Make sure the heater is not obstructed.
#4 Halogen heaters
Halogen heaters contain halogen lamps that warm up to produce heat.
These heaters produce heat almost instantly and are best for small areas.
They are cheap to buy, safe and easily installed.
#5 Heated clothes airer
Not for heating the room of course, but heated clothes airers are a must when it’s cold outside and you don’t have a tumble dryer. They use a small amount of electricity and for that, your clothes can dry much faster which reduces the time you have cold and wet items in your house.
#6 Your fireplace
If you are lucky enough to have a fireplace in your house then winter is the ideal time to get it in working order. Open fires need sweeping to stop them from catching fire, so do get yours checked out if you haven’t used it for a while.
Some more fun things to help you keep warm in the winter
#1 Snuggle up
Snuggling up on the sofa with a blanket is my favourite thing to do on cold winter evenings. The trouble is that it never seems to completely cover all areas.
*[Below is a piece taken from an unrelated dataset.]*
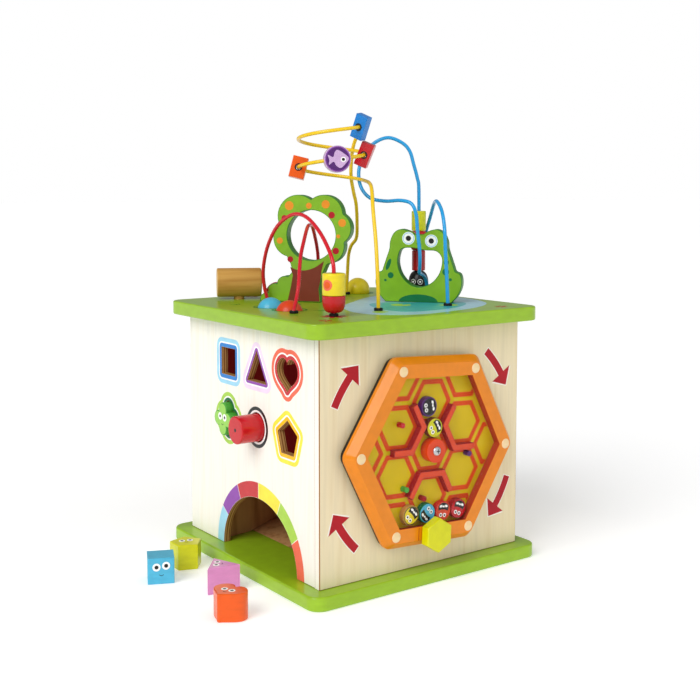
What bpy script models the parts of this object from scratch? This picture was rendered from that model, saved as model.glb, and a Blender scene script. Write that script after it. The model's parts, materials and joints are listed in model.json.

When I saw these ‘slankets’ I just had to get one!
#2 Get a dog or do more exercise
Coming in from the cold after walking the dog or taking a brisk walk makes the house feel so much warmer when you arrive home. Since we got our dog I have had no choice but to go out walking rain or shine! I always arrive home feeling warm and invigorated.
If you don’t have a dog, go out for a vigorous walk or run. If you can’t go out there are tonnes of fitness channels. My favourite is Fitness Blender.
#3 Cook more
Your oven is a great source of heat in the kitchen. When you are finished cooking leave the door open to let the warmth out into the house.